In a speech at a TransTasman Business Circle event today, O’Sullivan said he had been shocked by the lack of public debate around Telstra’s involvement in the NBN and the potential damage its payments could have on the Australian telecommunications industry.

“A perfect storm is brewing. It’s a result of the confluence of impatience within the electorate and a desire to see the NBN rolled out, and some very clever leveraging by the incumbent of its power. It’s the biggest risk to competition in communications since it was introduced in 1992.”

He said the current $8.4 billion in payments Telstra is forecast to receive from the Government over the next five years - more than three times Optus’ annual $2.5 billion profit - “could get even worse” as the Government moves towards a fibre-to-the-node model utilising Telstra’s copper.

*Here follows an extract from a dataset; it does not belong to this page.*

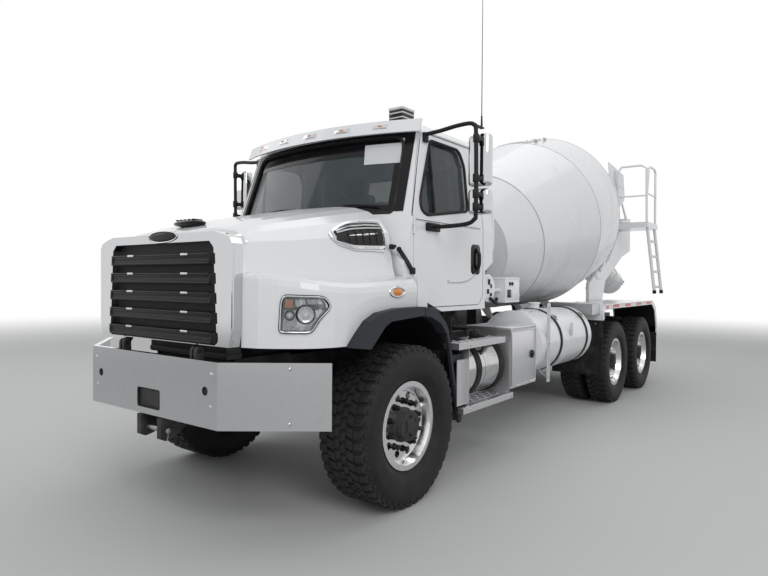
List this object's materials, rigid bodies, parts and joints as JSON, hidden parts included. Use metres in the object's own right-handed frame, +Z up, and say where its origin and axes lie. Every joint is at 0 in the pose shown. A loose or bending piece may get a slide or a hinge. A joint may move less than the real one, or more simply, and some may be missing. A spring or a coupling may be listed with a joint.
{
  "type": "concrete mixer truck",
  "caption": "Conventional-cab concrete mixer truck with an inclined rear-discharge drum, hopper, swinging chute and twin-tyred drive axles.",
  "frame": {"origin": "on the ground, below the middle of the truck's bounding box", "axes": "+Z up, -Y is the front with the bumper, +Y the rear with the chute, +X is the driver's side"},
  "size_m": [2.88, 9.8101, 3.93],
  "materials": {
    "white_paint": "gloss paint",
    "black_frame": "satin chassis paint",
    "black_plastic": "grained plastic",
    "rubber": "matt rubber",
    "tyre": "worn tread rubber",
    "polished_metal": "bright plating",
    "wheel_alloy": "polished",
    "tread_plate": "raised diamond plate",
    "bare_aluminium": "brushed",
    "cast_iron": "painted castings",
    "glass": "tinted safety glass",
    "dark_trim": "moulded trim",
    "seat_cloth": "woven cloth",
    "lamp_lens": "moulded lens",
    "mirror_black": "powder coat"
  },
  "bodies": {
    "chassis": {"frame_rails": "black_frame", "front_bumper": "polished_metal", "tow_bracket": "black_frame", "front_axle": "black_frame", "drive_axles": "cast_iron", "rear_suspension": "black_frame", "engine": "cast_iron", "cab_shell": "white_paint", "cab_glass": "glass", "dashboard": "dark_trim", "seats": "seat_cloth", "sun_visor": "white_paint", "fuel_tank": "wheel_alloy", "tank_straps": "rubber", "side_steps": "tread_plate", "toolbox": "tread_plate", "water_tank": "white_paint", "battery_box": "tread_plate", "exhaust_box": "tread_plate", "deck": "bare_aluminium", "rear_fenders": "white_paint", "mud_flaps": "rubber", "cab_flares": "black_plastic", "drum_drive": "white_paint", "rear_pedestal": "white_paint", "charge_hopper": "white_paint", "collector": "white_paint", "ladder": "white_paint", "control_box": "white_paint", "lamps": "lamp_lens"},
    "knuckle_left": {"knuckle_left": "cast_iron"},
    "knuckle_right": {"knuckle_right": "cast_iron"},
    "tie_rod": {"tie_rod": "black_frame"},
    "wheel_front_left": {"front_wheel_left": "wheel_alloy", "front_tyre_left": "tyre"},
    "wheel_front_right": {"front_wheel_right": "wheel_alloy", "front_tyre_right": "tyre"},
    "hood": {"hood": "white_paint", "grille": "black_plastic", "hood_trim": "polished_metal", "headlamps": "glass", "hood_flares": "black_plastic"},
    "door_left": {"door_left": "white_paint", "window_left": "glass", "mirror_left": "mirror_black"},
    "door_right": {"door_right": "white_paint", "window_right": "glass", "mirror_right": "mirror_black"},
    "drum": {"drum": "white_paint"},
    "chute_swivel": {"chute_swivel": "bare_aluminium"},
    "chute_main": {"chute_main": "white_paint"},
    "chute_fold": {"chute_fold": "white_paint"},
    "wheels_rear_1_left": {"rear_wheels_1_left": "wheel_alloy", "rear_tyres_1_left": "tyre"},
    "wheels_rear_1_right": {"rear_wheels_1_right": "wheel_alloy", "rear_tyres_1_right": "tyre"},
    "wheels_rear_2_left": {"rear_wheels_2_left": "wheel_alloy", "rear_tyres_2_left": "tyre"},
    "wheels_rear_2_right": {"rear_wheels_2_right": "wheel_alloy", "rear_tyres_2_right": "tyre"}
  },
  "joints": [
    {"name": "steer_left", "type": "hinge", "parent": "chassis", "child": "knuckle_left", "pos_m": [0.8, -3.617, 0.562], "axis": [0, 0, 1], "range_deg": [-30, 30]},
    {"name": "steer_right", "type": "hinge", "parent": "chassis", "child": "knuckle_right", "pos_m": [-0.8, -3.617, 0.562], "axis": [0, 0, 1], "range_deg": [-30, 30]},
    {"name": "tie_rod_pivot", "type": "hinge", "parent": "knuckle_left", "child": "tie_rod", "pos_m": [0.8, -3.467, 0.408], "axis": [0, 0, 1], "range_deg": [-30, 30]},
    {"name": "front_wheel_spin_left", "type": "hinge", "parent": "knuckle_left", "child": "wheel_front_left", "pos_m": [0.98, -3.617, 0.562], "axis": [1, 0, 0], "continuous": true},
    {"name": "rear_wheel_spin_1_left", "type": "hinge", "parent": "chassis", "child": "wheels_rear_1_left", "pos_m": [1.08, 1.088, 0.527], "axis": [1, 0, 0], "continuous": true},
    {"name": "rear_wheel_spin_2_left", "type": "hinge", "parent": "chassis", "child": "wheels_rear_2_left", "pos_m": [1.08, 2.408, 0.527], "axis": [1, 0, 0], "continuous": true},
    {"name": "front_wheel_spin_right", "type": "hinge", "parent": "knuckle_right", "child": "wheel_front_right", "pos_m": [-0.98, -3.617, 0.562], "axis": [1, 0, 0], "continuous": true},
    {"name": "rear_wheel_spin_1_right", "type": "hinge", "parent": "chassis", "child": "wheels_rear_1_right", "pos_m": [-1.08, 1.088, 0.527], "axis": [1, 0, 0], "continuous": true},
    {"name": "rear_wheel_spin_2_right", "type": "hinge", "parent": "chassis", "child": "wheels_rear_2_right", "pos_m": [-1.08, 2.408, 0.527], "axis": [1, 0, 0], "continuous": true},
    {"name": "hood_tilt", "type": "hinge", "parent": "chassis", "child": "hood", "pos_m": [0, -4.832, 1.135], "axis": [1, 0, 0], "range_deg": [0, 70]},
    {"name": "door_left_hinge", "type": "hinge", "parent": "chassis", "child": "door_left", "pos_m": [1.018, -3.396, 1.7], "axis": [0, 0, -1], "range_deg": [0, 68]},
    {"name": "door_right_hinge", "type": "hinge", "parent": "chassis", "child": "door_right", "pos_m": [-1.018, -3.396, 1.7], "axis": [0, 0, 1], "range_deg": [0, 68]},
    {"name": "drum_turn", "type": "hinge", "parent": "chassis", "child": "drum", "pos_m": [0, 0.675, 2.341], "axis": [0, 0.9677, 0.2521], "continuous": true},
    {"name": "chute_swing", "type": "hinge", "parent": "chassis", "child": "chute_swivel", "pos_m": [0, 3.773, 1.5], "axis": [0, 0, 1], "range_deg": [-65, 65]},
    {"name": "chute_lift", "type": "hinge", "parent": "chute_swivel", "child": "chute_main", "pos_m": [0, 3.833, 1.55], "axis": [1, 0, 0], "range_deg": [-12, 25]},
    {"name": "chute_unfold", "type": "hinge", "parent": "chute_main", "child": "chute_fold", "pos_m": [0, 4.85357, 1.58412], "axis": [-1, 0, 0], "range_deg": [0, 180]}
  ],
  "couplings": [
    {"joint": "steer_right", "follows": "steer_left", "ratio": 1},
    {"joint": "tie_rod_pivot", "follows": "steer_left", "ratio": -1}
  ]
}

“Telstra as we speak is involved in trials of fibre to the node using its copper, and it is widely expected that Telstra will have a role in helping the rollout of FTTN and ongoing operation and maintenance of the network,” O’Sullivan said.

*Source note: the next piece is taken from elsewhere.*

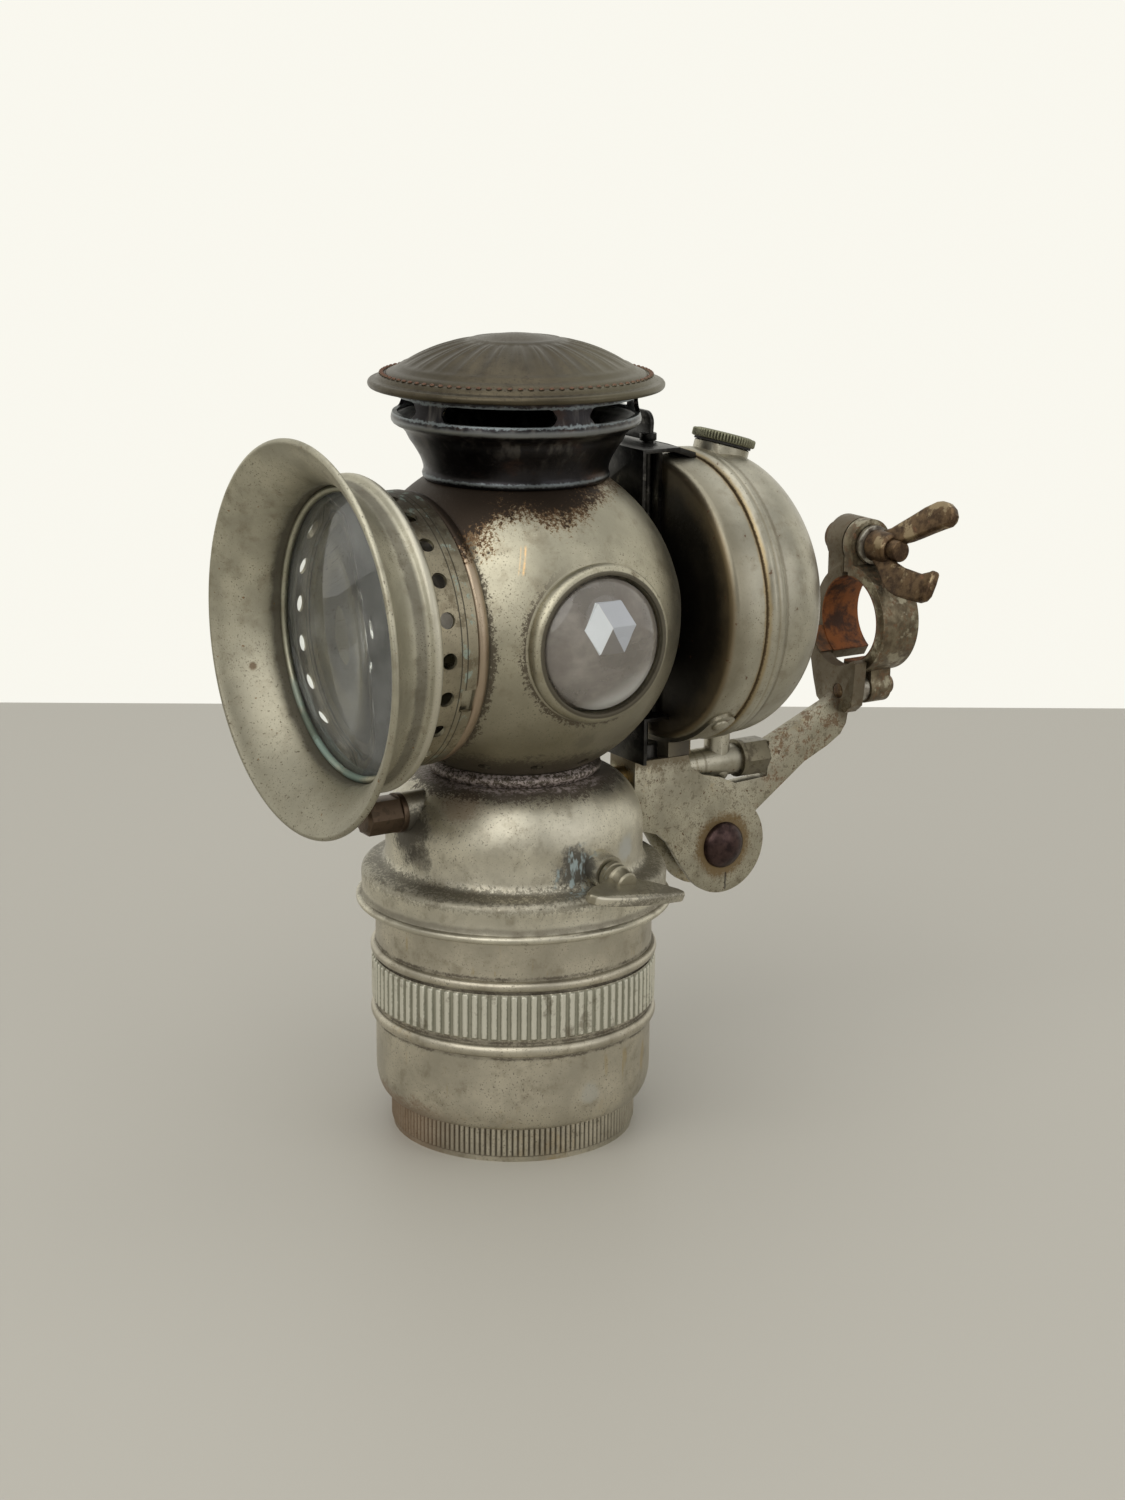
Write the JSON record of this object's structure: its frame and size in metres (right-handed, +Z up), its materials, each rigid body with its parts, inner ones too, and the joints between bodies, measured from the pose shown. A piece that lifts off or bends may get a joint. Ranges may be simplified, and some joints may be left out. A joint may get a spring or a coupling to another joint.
{
  "type": "carbide bicycle lamp",
  "caption": "Acetylene bicycle lamp: carbide cup, drip-fed generator, round lamp body with flared hood and side jewels, vented chimney, rear water tank and folding tube clamp.",
  "frame": {"origin": "centre of the foot's flat underside, on the axis of the carbide cup", "axes": "+Z up along the cup's axis; the beam leaves along -Y; the tank, bracket and clamp are at +Y; +X is the side of the wing screw"},
  "size_m": [0.0822, 0.1503, 0.1692],
  "materials": {
    "cup_plate": "worn nickel plate, satin, with dark pitting and rust at the foot",
    "dome_plate": "worn nickel plate, tarnished in the grooves",
    "ball_plate": "worn nickel plate with heat stain and brown speckle",
    "hood_plate": "worn nickel plate, satin",
    "drum_plate": "worn nickel plate, brown at the holes",
    "chimney_black": "heat-blackened, blue-brown",
    "cap_bronze": "dark olive bronze, embossed",
    "tank_plate": "worn nickel plate, smooth satin",
    "filler_plate": "nickel plate gone greenish",
    "lens_wire": "wire ring with verdigris",
    "inner_brass": "bare brass, dull",
    "bracket_plate": "worn nickel plate on steel, fine pits",
    "jaw_steel": "plate mostly gone, brown with rust",
    "dark_steel": "dark brown steel",
    "rusty_steel": "brown steel with rust",
    "plain_steel": "dull steel",
    "strap_steel": "dark grey steel with bright edges",
    "basket_tin": "dull tin plate",
    "gasket": "old black rubber",
    "felt": "off-white felt",
    "steatite": "unglazed ceramic",
    "lens_glass": "clear, slightly domed",
    "jewel_glass": "clear grey cut glass",
    "silver_mirror": "dull silvered"
  },
  "bodies": {
    "cup": {"carbide_cup": "cup_plate", "foot_ring": "cup_plate", "cup_gasket": "gasket", "carbide_basket": "basket_tin"},
    "head": {"generator_dome": "dome_plate", "filter_plate": "inner_brass", "gas_filter": "felt", "gas_plate": "inner_brass", "gas_tube": "inner_brass", "burner_fork": "inner_brass", "burner_tips": "steatite", "cross_tube": "inner_brass", "drip_tube": "inner_brass", "front_plug_boss": "dome_plate", "front_plug": "dark_steel", "tap_boss": "dome_plate", "body_collar": "dome_plate", "body_shell": "ball_plate", "front_ring": "ball_plate", "rear_plate": "ball_plate", "reflector": "silver_mirror", "right_jewel_rim": "ball_plate", "left_jewel_rim": "ball_plate", "right_jewel": "jewel_glass", "left_jewel": "jewel_glass", "chimney": "chimney_black", "chimney_cap": "cap_bronze", "support_strap": "strap_steel", "tank_front": "tank_plate", "tank_back": "tank_plate", "tank_saddle": "tank_plate", "saddle_rivets": "inner_brass", "filler_neck": "tank_plate", "water_tee": "tank_plate", "rear_plug": "dark_steel", "feed_pipe": "tank_plate", "valve_body": "inner_brass", "bracket_channel": "bracket_plate", "pivot_rivet": "dark_steel", "pivot_washers": "plain_steel"},
    "front": {"front_drum": "drum_plate", "bezel_hood": "hood_plate", "front_glass": "lens_glass", "glass_ring": "lens_wire"},
    "wing_tap": {"wing_screw": "dome_plate"},
    "valve": {"valve_spindle": "strap_steel", "valve_lever": "strap_steel"},
    "filler": {"filler_cap": "filler_plate", "filler_washer": "gasket"},
    "arm": {"bracket_arm": "bracket_plate", "jaw_pin": "rusty_steel", "jaw_spacer": "plain_steel", "clamp_bolt": "rusty_steel"},
    "jaw": {"outer_jaw": "jaw_steel"},
    "washer": {"clamp_washer": "plain_steel"},
    "wing_nut": {"wing_nut": "rusty_steel"}
  },
  "joints": [
    {"name": "head_lift", "type": "slide", "parent": "cup", "child": "head", "axis": [0, 0, 1], "range_m": [0, 0.06]},
    {"name": "front_pull", "type": "slide", "parent": "head", "child": "front", "axis": [0, -1, 0], "range_m": [0, 0.02]},
    {"name": "wing_tap_turn", "type": "hinge", "parent": "head", "child": "wing_tap", "pos_m": [0.027, 0.0038, 0.063], "axis": [0.9686, 0.1361, -0.2079], "continuous": true},
    {"name": "valve_turn", "type": "hinge", "parent": "head", "child": "valve", "pos_m": [0, 0.0326, 0.1], "axis": [0, 0, 1], "range_deg": [-90, 0]},
    {"name": "filler_turn", "type": "hinge", "parent": "head", "child": "filler", "pos_m": [0, 0.0514, 0.1413], "axis": [0, 0.2756, 0.9613], "continuous": true},
    {"name": "arm_fold", "type": "hinge", "parent": "head", "child": "arm", "pos_m": [0, 0.0512, 0.0546], "axis": [1, 0, 0], "range_deg": [-80, 0]},
    {"name": "jaw_open", "type": "hinge", "parent": "arm", "child": "jaw", "pos_m": [0.0015, 0.0942, 0.0848], "axis": [0, 1, 0], "range_deg": [0, 10]},
    {"name": "washer_slide", "type": "slide", "parent": "arm", "child": "washer", "axis": [1, 0, 0], "range_m": [0, 0.007]},
    {"name": "wing_nut_turn", "type": "hinge", "parent": "washer", "child": "wing_nut", "pos_m": [0.005, 0.0932, 0.1173], "axis": [1, 0, 0], "continuous": true}
  ],
  "couplings": [
    {"joint": "washer_slide", "follows": "jaw_open", "m_per_rad": 0.039}
  ]
}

“Clearly Telstra is going to have a pretty rich and steady flow of cash coming it’s way. And it’s going to have a strong commercial incentive to use that cash.

"It’s only fair that they're going to want to use that money to bolster their market position, to cross subsidise, and to entrench their position in the emerging NBN, and maybe even in their existing mobile business."

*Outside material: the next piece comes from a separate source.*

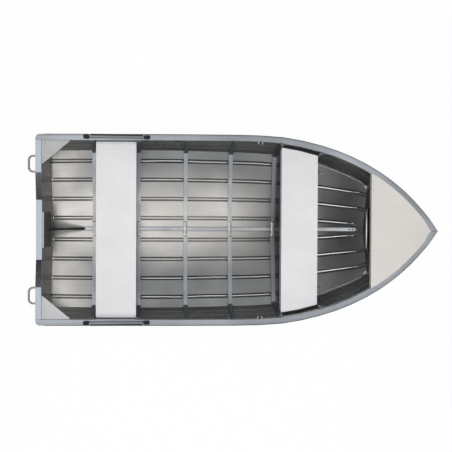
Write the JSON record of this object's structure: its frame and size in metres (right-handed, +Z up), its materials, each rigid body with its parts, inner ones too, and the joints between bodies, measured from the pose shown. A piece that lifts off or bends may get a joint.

While the shareholders of Telstra were entitled to receive fair recompense for the company’s goods and services, O’Sullivan said, the impact of Telstra’s NBN payments on the market needed “critical” examination.

He argued that short electoral cycles and pressure from citizens to get the NBN rollout underway had resulted in the Government feeling pressured to get Telstra to play ball on the NBN - with the consequences for competition therefore relegated to second priority.

“The argument around the NBN has been too focused on technology and rollout. [We need] to move from the debate around FTTN and FTTP .. to the key issue that confronts the industry,” he said.

“The average person on the street is about to be delivered a new industry structure that has huge potential to stifle competition and immeasurably give rise to inferior and more expensive communications services in the future.

“And the ultimate insult is that he or she will be paying for this out of their taxpayer payments. I think it’s time we gave this inconvenient truth the airing it deserves.”

Pursues Openreach model to split up Telstra 

O’Sullivan made three recommendations to improve competition, including establishing breakout rules for Telstra’s involvement in the NBN.

“We need a way to check how Telstra spends its money. And there isn’t a good way to do that today. The current competition rules have several severe flaws in them," he said.

While Optus was not looking for more regulation, O’Sullivan said, the ACCC needed new powers to allow it to target areas where there is a single dominant player, and where there was a potential for significant market power to be misused.

“If there’s one lesson after the last decade of unbundling the local line loop, it’s that no amount of regulation can overcome the conflict of interest that will exist for any company in how you provide access to competitors to a network in order for them to compete against it,” O’Sullivan said.

“You simply can’t regulate for it. Putting a company that competes in the market in charge of network access is like putting a fox in charge of the henhouse.”

He called on the Government to separate Telstra along the lines of BT’s Openreach in the UK, which operates as a separate infrastructure division to BT in order to provide equal access to BT’s network to rival operators.

Telstra agreed with the then-Labor Government as part of the initial $11 billion agreement with NBN Co to structurally separate its wholesale fixed-line and retail business so Telstra was not able to use its power to gain advantage over its retail competitors with the NBN.

O’Sullivan said the BT model - in which Openreach operates completely separately from BT and is not managed or supervised by BT management - was an ideal model to follow in Australia.

When questioned on whether Optus would follow internet service provider TPG and take the NBN on at the network level, O’Sullivan said the telco would reserve its position until rules around access to the NBN were made abundantly clear.

Telstra regulatory affairs director Jane van Beelan said O'Sullivan was attempting to halt progress on the new-look NBN in order to restart a regulatory debate.

"These debates have already been had in Parliament, at industry events, in the media and through numerous Government reviews. Mr O’Sullivan may have missed them when he was in Singapore, but that doesn’t mean they didn’t happen," van Beelan said.

"We remain committed to structural separation and a new future for our industry where competition, investment and innovation can flourish free from endless unproductive debates over regulation."